DATA:
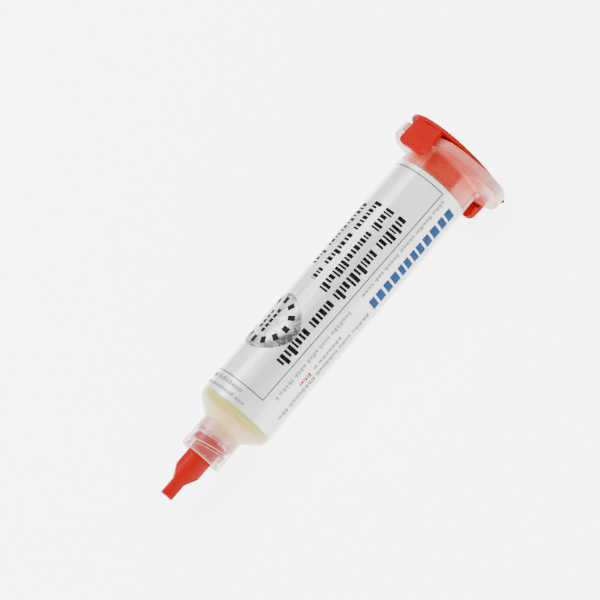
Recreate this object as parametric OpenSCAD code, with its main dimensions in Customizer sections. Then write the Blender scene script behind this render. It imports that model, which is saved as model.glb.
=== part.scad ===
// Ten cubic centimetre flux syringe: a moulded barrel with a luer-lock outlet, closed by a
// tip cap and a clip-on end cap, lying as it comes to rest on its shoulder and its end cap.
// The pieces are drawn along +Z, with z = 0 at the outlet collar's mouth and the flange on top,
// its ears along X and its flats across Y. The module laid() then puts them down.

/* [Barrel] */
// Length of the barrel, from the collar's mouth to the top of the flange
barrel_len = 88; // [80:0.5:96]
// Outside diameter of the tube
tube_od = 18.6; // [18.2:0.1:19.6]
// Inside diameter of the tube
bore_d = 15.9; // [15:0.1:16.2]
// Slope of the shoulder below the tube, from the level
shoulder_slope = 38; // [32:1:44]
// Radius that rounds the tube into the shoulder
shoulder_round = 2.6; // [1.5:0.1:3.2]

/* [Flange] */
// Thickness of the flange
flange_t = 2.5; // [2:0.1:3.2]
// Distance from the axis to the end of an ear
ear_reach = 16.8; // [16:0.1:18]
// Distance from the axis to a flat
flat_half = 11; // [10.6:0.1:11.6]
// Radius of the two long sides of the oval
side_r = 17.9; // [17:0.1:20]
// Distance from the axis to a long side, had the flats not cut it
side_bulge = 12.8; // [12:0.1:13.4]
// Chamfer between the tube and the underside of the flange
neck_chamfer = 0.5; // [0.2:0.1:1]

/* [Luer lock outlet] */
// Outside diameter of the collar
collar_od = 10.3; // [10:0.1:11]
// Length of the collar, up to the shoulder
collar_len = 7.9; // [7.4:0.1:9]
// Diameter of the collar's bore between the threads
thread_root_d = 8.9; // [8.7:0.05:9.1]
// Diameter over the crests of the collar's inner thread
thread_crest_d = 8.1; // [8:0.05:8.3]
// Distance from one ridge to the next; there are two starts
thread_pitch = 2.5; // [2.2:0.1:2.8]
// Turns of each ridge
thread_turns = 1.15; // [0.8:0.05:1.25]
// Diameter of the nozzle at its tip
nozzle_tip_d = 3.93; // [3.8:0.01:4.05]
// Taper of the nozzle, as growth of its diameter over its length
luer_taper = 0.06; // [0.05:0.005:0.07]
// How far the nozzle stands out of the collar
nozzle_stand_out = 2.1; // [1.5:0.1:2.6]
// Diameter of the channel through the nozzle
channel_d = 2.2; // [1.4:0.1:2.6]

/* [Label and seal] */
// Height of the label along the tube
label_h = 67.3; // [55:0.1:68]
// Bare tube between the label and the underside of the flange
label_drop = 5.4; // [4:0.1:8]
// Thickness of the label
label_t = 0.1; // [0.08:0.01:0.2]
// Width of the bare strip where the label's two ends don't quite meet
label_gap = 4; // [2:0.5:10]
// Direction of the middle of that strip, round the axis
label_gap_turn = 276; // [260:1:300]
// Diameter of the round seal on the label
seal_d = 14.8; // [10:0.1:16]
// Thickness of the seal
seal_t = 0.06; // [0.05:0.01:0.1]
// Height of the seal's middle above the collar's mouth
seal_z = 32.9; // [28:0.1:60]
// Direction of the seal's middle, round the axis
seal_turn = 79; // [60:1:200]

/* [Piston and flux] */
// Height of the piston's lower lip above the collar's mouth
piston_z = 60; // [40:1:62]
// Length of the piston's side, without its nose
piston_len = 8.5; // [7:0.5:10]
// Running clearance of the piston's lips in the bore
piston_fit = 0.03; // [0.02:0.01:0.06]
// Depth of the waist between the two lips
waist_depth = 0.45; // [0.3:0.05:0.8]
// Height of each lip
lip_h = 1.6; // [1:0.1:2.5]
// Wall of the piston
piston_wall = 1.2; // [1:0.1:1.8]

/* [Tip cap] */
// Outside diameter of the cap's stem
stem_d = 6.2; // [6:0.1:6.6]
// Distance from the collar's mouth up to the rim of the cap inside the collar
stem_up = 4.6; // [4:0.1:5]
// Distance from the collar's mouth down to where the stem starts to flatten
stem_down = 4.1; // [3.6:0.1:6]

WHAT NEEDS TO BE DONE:
What is needed is an exact copy of the lines from the start of the listing through the line where "shoulder_round = 2.6; // [1.5:0.1:3.2]" sits, please, both end lines included and nothing more.

CORRECT RESULT:
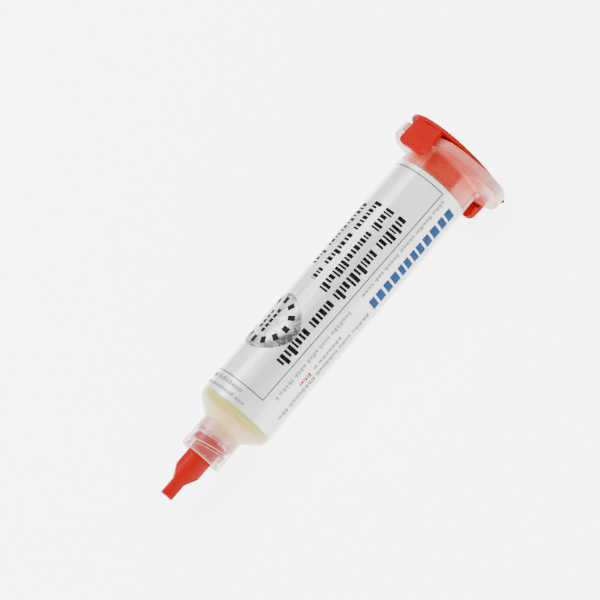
Recreate this object as parametric OpenSCAD code, with its main dimensions in Customizer sections. Then write the Blender scene script behind this render. It imports that model, which is saved as model.glb.
=== part.scad ===
// Ten cubic centimetre flux syringe: a moulded barrel with a luer-lock outlet, closed by a
// tip cap and a clip-on end cap, lying as it comes to rest on its shoulder and its end cap.
// The pieces are drawn along +Z, with z = 0 at the outlet collar's mouth and the flange on top,
// its ears along X and its flats across Y. The module laid() then puts them down.

/* [Barrel] */
// Length of the barrel, from the collar's mouth to the top of the flange
barrel_len = 88; // [80:0.5:96]
// Outside diameter of the tube
tube_od = 18.6; // [18.2:0.1:19.6]
// Inside diameter of the tube
bore_d = 15.9; // [15:0.1:16.2]
// Slope of the shoulder below the tube, from the level
shoulder_slope = 38; // [32:1:44]
// Radius that rounds the tube into the shoulder
shoulder_round = 2.6; // [1.5:0.1:3.2]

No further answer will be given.